Свет на сцене мутный, рассеянный, вязкий, как туман, лица актеров, обычно облагороженные софитами, здесь выглядят зловещими, почти утратившими человеческие черты.
При всем богатстве и разнообразии постановочных приемов «Ивонна» — в высшей степени актерский спектакль, в котором нет ни одного случайного назначения — даже на роли второго плана.
РАЗДВОЕНИЕ, ПЕРЕРОСШЕЕ В БЕЗЖАЛОСТНУЮ ВОЙНУ С СОБОЙ, СО СВОИМ ИСТИННЫМ СУЩЕСТВОМ, СО СВОИМ ОТРАЖЕНИЕМ, НАСТИГАЕТ КАЖДОГО УЧАСТНИКА ДРАМЫ
Ивонна Дарьи Урсуляк — существо почти инфернальное, девушка со звезды, излучающая одновременно благостность и опасность. Пластика дикого зверька сочетается в ней с томным женским эротизмом, доверчивая улыбка ребенка незаметно трансформируется в дьявольскую насмешку. Словно и не принадлежат ей ни тело, ни глаза, ни губы, словно кто-то ломает ее изнутри и рвется наружу.
Королевская чета в исполнении Александра Феклистова и Агриппины Стекловой — это торжество вседозволенности и абсолютного нравственного растления, закамуфлированное под респектабельность и пуританство. Им предстоит пройти сложнейший путь — от пресыщенных и развращенных властью тиранов до обезумевших от страха все это потерять, затравленных стариков.
Романтического героя пьесы — принца Филиппа — актер Михаил Тройник разложил на части, как раскладывают крыс в лабораториях, и ужаснулся, обнаружив, что «голубая кровь» ничем не отличается от крысиной. То, что он принимал за принципиальность, оказалось гордыней, то, что за бунтарство, — малодушием, а то, что за смелость, — трусостью.

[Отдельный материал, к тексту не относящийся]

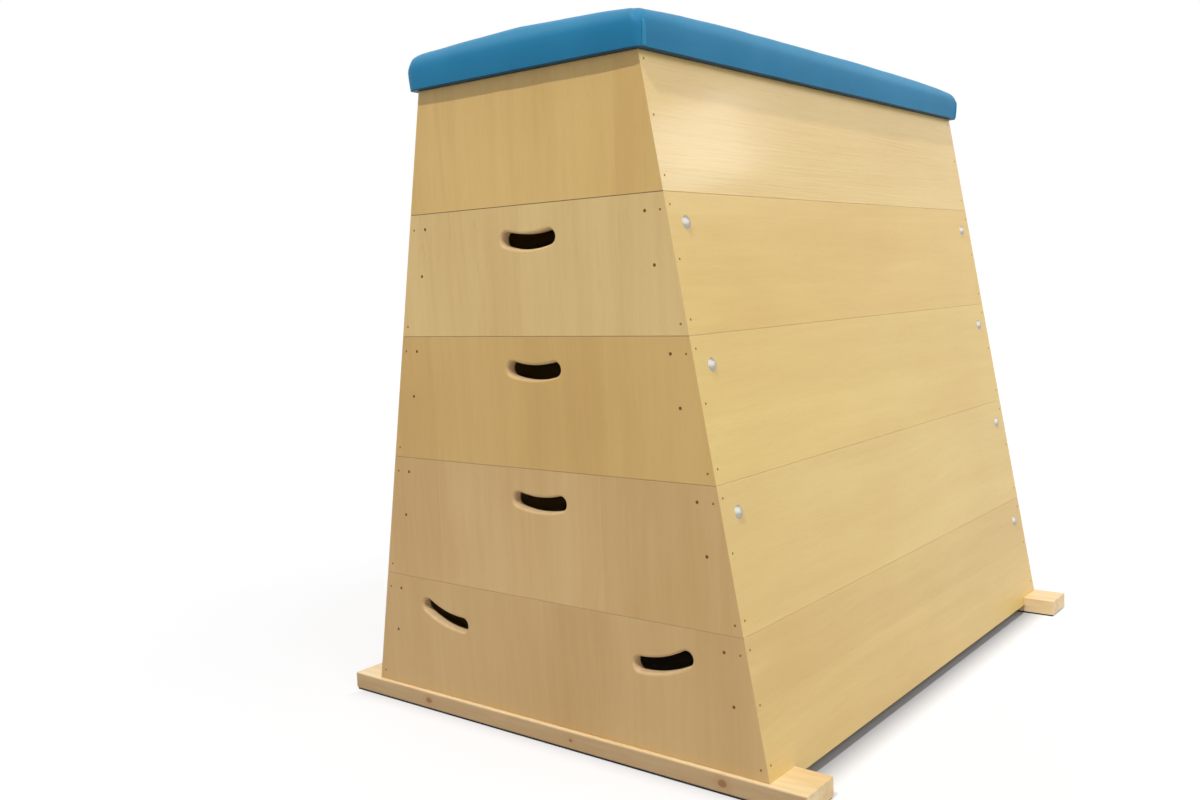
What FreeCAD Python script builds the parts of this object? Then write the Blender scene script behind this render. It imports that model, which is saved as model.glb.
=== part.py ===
import FreeCAD, Part
import math
import os

# A vaulting box for school gymnastics: five wooden sections stacked on two skids, with a padded top.
# The two ends of the stack are upright and the two long sides lean in towards the top.
# Each section lifts straight off the one below, and four corner posts inside the section below
# locate it.
#
# Millimetres. X is the width, Y the length, +Z is up. The origin is on the floor, under the
# middle of the box. A side is -1 or +1 along X, and an end is -1 or +1 along Y.

V = FreeCAD.Vector
UP = V(0, 0, 1)
SIDES = (-1, 1)
ENDS = (-1, 1)
CORNERS = [(side, end) for side in SIDES for end in ENDS]

# ---- Driving dimensions ----

LENGTH = 1012.0                     # over the two end faces, the same in every section
BASE_WIDTH = 720.0                  # over the lower edges of the bottom section's sides
SIDE_SLOPE = math.radians(10.1)     # how far the sides lean in from upright
SECTION_HEIGHTS = (191.0, 187.0, 185.0, 179.0, 176.0)   # lower edge to rim, from the bottom up
SECTION_NAMES = ["bottom_section", "second_section", "third_section", "fourth_section",
                 "top_section"]
END_NAMES = {-1: "front_panel", 1: "rear_panel"}
SIDE_NAMES = {-1: "left_panel", 1: "right_panel"}
PANEL_THICKNESS = 18.0              # plywood
EDGE_ROUND = 1.0                    # on the outer edges at each seam

# Skids, which run across under the two ends.
SKID_LENGTH = 824.0
SKID_WIDTH = 70.0
SKID_HEIGHT = 25.0
SKID_PROUD = 7.0                    # how far a skid stands out in front of the end face
SKID_ROUND = 2.0
SKID_HOUSING = 13.0                 # how far the side panels reach down past the skids' tops
RUBBER_THICKNESS = 3.0
RUBBER_INSET = 2.0                  # from the skid's edges
SKID_SCREW_X = (-300.0, -110.0, 110.0, 300.0)

# Hand holes in the end panels: slots bent like a smile.
HOLE_WIDTH = 97.0
HOLE_HEIGHT = 21.0
HOLE_BEND = 150.0                   # radius of the slot's middle line
HOLE_ROUND_OUTSIDE = 4.0
HOLE_ROUND_INSIDE = 3.0
HOLE_BELOW_RIM = 50.0
BOTTOM_HOLE_BELOW_RIM = 56.0
BOTTOM_HOLE_X = 203.0               # the bottom section has two holes in each end
BOTTOM_HOLE_TILT = math.radians(15)  # their outer ends are turned up

# Corner posts.
POST_WIDTH = 34.0                   # square to the side panel
POST_DEPTH = 40.0                   # along the box
POST_BELOW_RIM = 120.0
PEG_HEIGHT = 35.0                   # the part that stands up into the next section
PEG_CLEARANCE = 2.0                 # to the next section's panels
PEG_LEAD_IN = 7.0                   # chamfer around the peg's top

# Carriage bolts that hold the posts to the side panels.
BOLT_RADIUS = 4.0
BOLT_HOLE_RADIUS = 4.2
BOLT_LENGTH = 65.0
BOLT_HEAD_RADIUS = 9.2
BOLT_HEAD_HEIGHT = 4.2
BOLT_NECK = 8.0                     # side of the square neck
BOLT_NECK_DEPTH = 4.0
BOLT_BELOW_RIM = 38.0
BOLT_FROM_END = 39.0
UNBOLTED_CORNER = (1, -1)           # in the bottom section this post is held by its screws alone
WASHER_RADIUS = 8.0
WASHER_THICKNESS = 1.6
NUT_ACROSS_FLATS = 13.0
NUT_HEIGHT = 6.5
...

Раздвоение, переросшее в безжалостную войну с собой, со своим истинным существом, со своим отражением, настигает каждого участника драмы. И король снова и снова насилует и убивает, натягивая на руку латексную перчатку, как презерватив, и тайный порок похоти разрывает закованное в целлулоид тело королевы, и нож предательски дрожит в руках принца, склонившегося над горлом Ивонны.
Это маниакальное желание перерезать горло молчащему — одна из главных метафор спектакля, словно отвечающая на вопрос диктора: «Помните, когда вы в последний раз собирались что-то сказать и передумали из-за возможных последствий? А что если меньшинство — это молчаливое большинство?»